**Dataset excerpt:**
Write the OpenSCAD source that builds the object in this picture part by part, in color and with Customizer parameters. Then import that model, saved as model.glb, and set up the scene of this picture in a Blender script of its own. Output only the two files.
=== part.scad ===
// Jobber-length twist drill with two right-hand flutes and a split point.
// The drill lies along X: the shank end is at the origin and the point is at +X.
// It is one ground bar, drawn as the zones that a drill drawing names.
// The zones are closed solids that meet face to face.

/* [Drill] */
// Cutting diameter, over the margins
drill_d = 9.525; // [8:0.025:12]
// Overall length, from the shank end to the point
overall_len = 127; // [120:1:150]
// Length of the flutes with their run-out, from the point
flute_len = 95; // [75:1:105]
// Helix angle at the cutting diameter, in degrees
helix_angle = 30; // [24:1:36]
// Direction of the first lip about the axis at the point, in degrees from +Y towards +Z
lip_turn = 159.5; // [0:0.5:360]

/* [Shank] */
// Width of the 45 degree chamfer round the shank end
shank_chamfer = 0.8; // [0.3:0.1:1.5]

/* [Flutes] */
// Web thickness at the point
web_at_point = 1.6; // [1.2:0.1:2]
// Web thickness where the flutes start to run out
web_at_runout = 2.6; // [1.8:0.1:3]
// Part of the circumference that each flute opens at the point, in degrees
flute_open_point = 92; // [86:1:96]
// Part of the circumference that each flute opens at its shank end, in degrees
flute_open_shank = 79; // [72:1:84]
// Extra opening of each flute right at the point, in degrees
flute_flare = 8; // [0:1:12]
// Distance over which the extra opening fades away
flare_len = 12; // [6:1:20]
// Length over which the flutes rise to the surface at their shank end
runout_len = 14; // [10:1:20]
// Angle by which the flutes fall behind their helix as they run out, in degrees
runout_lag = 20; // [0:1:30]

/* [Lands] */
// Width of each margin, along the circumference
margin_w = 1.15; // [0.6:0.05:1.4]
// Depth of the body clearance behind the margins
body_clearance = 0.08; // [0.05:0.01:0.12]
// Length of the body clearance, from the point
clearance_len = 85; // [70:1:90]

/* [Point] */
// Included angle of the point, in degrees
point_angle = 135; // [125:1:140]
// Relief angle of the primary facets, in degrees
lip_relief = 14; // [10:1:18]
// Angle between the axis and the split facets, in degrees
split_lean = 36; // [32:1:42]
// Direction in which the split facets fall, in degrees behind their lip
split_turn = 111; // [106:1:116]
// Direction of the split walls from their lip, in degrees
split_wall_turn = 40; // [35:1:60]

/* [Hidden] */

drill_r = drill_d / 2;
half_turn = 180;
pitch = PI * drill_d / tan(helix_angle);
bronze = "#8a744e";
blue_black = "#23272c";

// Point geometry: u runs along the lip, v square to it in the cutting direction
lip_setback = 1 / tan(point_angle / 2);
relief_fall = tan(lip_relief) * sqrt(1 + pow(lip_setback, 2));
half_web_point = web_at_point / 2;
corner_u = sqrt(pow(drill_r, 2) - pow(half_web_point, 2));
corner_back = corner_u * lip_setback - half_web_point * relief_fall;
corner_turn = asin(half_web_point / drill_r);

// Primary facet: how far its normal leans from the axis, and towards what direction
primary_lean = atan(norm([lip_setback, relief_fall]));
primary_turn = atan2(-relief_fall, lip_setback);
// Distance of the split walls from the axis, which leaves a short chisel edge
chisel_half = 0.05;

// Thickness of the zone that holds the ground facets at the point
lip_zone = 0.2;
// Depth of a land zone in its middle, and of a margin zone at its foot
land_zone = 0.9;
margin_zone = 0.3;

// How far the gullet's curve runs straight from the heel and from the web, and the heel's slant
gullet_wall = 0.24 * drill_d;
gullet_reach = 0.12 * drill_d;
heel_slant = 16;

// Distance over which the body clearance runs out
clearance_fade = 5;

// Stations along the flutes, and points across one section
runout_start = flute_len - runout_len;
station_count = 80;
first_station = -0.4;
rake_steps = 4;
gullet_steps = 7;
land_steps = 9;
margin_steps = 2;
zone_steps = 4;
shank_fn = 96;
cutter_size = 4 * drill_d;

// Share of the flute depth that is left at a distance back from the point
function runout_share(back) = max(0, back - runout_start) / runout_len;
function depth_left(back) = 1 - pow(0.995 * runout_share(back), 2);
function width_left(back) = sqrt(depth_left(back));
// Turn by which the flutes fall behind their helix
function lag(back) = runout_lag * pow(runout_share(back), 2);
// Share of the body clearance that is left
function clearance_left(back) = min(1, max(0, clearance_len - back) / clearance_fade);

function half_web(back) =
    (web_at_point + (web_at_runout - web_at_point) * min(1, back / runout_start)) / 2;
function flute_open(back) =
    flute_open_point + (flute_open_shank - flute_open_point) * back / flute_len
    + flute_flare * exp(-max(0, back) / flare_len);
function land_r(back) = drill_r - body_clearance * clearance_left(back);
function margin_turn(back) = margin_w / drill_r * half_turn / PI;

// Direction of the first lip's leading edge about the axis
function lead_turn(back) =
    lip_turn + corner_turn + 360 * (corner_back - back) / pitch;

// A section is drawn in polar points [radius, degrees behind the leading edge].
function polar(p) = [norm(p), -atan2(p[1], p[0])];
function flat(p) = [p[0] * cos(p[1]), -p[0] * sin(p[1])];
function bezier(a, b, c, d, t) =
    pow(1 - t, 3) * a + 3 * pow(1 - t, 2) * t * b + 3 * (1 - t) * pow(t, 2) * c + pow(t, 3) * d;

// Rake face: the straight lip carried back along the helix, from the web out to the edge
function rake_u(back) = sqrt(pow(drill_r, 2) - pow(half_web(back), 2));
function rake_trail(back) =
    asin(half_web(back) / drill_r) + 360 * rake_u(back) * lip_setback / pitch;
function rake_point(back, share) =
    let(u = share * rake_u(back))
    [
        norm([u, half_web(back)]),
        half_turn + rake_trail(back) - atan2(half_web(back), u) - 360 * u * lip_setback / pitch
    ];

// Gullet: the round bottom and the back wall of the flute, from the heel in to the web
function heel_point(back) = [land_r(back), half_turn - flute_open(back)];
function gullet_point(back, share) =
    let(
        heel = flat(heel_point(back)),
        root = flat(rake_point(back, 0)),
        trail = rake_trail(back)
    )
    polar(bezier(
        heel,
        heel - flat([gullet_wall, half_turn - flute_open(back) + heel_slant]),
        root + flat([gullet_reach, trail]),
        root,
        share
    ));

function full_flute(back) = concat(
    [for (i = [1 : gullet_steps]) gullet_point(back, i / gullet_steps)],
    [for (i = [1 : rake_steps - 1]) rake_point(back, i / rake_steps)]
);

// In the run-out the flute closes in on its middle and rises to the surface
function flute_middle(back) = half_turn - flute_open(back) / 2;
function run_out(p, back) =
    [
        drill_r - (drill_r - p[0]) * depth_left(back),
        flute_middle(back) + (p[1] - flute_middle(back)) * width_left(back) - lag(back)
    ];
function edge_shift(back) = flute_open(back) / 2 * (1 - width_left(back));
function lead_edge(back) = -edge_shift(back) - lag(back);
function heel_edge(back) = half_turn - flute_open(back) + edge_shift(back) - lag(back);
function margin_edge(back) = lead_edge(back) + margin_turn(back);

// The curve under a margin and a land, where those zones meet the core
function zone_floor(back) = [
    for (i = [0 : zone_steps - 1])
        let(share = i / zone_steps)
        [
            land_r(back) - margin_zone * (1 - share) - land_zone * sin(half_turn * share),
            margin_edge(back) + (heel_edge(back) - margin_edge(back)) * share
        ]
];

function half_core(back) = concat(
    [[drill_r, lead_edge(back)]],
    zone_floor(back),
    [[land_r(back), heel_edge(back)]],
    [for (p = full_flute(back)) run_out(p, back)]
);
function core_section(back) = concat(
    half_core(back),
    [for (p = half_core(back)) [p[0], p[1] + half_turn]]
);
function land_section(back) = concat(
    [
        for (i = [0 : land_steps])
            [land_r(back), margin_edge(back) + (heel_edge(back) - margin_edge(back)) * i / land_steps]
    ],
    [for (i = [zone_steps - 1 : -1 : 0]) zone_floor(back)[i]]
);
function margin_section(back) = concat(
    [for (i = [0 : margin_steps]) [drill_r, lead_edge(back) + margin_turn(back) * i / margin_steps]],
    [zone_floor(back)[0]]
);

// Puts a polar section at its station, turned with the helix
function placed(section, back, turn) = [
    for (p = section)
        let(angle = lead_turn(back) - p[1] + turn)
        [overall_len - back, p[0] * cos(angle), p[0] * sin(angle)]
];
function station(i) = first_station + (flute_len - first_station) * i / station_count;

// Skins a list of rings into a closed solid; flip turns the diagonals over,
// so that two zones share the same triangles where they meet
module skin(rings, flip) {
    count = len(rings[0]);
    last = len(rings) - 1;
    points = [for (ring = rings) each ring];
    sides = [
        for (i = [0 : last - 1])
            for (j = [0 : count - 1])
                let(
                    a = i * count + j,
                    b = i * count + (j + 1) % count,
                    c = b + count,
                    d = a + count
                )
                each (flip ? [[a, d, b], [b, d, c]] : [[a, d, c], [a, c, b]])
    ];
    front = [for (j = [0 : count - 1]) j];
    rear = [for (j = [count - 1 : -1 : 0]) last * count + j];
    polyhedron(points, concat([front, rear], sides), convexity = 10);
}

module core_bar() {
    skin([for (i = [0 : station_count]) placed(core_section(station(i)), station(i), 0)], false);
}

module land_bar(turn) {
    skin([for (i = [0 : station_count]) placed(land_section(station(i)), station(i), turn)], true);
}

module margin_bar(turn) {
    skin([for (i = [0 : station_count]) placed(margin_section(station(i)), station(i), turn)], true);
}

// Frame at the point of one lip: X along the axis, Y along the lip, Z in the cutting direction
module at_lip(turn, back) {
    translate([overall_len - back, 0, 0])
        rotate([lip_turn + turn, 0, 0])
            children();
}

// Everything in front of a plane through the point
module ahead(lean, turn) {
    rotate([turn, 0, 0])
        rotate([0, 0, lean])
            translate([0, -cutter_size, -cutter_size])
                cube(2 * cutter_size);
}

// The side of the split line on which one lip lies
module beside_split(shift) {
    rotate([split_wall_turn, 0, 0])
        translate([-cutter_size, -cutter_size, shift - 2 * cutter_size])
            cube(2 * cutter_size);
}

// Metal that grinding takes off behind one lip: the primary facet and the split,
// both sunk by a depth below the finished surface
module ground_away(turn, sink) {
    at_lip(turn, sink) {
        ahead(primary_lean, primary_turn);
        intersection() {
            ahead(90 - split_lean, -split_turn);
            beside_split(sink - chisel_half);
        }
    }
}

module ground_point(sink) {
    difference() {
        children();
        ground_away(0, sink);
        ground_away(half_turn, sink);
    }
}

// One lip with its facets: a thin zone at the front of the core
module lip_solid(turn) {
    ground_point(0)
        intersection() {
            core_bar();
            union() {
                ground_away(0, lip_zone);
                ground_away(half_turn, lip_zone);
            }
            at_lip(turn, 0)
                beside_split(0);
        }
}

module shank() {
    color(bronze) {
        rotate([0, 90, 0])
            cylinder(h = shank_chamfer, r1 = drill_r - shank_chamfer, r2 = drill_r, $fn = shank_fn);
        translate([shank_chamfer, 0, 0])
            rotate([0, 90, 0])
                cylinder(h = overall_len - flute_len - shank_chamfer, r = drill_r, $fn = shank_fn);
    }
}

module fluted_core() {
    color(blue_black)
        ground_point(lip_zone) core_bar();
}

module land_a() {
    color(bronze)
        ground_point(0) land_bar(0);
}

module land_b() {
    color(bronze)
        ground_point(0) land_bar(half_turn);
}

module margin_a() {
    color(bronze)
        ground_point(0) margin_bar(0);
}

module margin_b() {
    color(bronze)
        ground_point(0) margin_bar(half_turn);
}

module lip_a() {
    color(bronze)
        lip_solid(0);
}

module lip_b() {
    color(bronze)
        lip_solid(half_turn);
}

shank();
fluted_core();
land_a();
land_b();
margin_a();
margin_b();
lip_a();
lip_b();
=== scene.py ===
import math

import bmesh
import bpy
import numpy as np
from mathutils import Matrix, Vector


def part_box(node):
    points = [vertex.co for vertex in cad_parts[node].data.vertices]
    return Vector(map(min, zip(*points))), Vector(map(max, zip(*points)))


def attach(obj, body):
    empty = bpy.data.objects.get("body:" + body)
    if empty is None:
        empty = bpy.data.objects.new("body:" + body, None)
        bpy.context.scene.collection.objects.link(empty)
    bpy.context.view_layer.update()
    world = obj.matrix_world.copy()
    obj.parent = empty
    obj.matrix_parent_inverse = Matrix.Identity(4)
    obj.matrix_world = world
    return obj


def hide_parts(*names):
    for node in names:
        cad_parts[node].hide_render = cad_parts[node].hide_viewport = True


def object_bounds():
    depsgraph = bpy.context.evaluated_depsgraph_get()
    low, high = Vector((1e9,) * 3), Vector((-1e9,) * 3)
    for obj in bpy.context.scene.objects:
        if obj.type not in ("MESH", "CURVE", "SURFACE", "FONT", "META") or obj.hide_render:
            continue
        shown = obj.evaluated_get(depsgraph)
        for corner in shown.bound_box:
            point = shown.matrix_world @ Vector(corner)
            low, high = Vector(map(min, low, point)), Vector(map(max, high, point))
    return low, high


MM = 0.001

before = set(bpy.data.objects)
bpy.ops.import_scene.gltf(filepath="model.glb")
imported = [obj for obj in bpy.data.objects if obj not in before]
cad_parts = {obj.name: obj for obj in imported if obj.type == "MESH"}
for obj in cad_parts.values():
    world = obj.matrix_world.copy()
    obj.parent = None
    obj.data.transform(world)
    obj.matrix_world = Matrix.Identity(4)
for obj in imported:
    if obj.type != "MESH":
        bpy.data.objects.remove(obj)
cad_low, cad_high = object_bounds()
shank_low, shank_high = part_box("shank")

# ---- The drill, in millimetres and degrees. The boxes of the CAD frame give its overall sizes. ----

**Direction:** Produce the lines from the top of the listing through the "face to face." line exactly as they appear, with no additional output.

**Completed exercise:**
Write the OpenSCAD source that builds the object in this picture part by part, in color and with Customizer parameters. Then import that model, saved as model.glb, and set up the scene of this picture in a Blender script of its own. Output only the two files.
=== part.scad ===
// Jobber-length twist drill with two right-hand flutes and a split point.
// The drill lies along X: the shank end is at the origin and the point is at +X.
// It is one ground bar, drawn as the zones that a drill drawing names.
// The zones are closed solids that meet face to face.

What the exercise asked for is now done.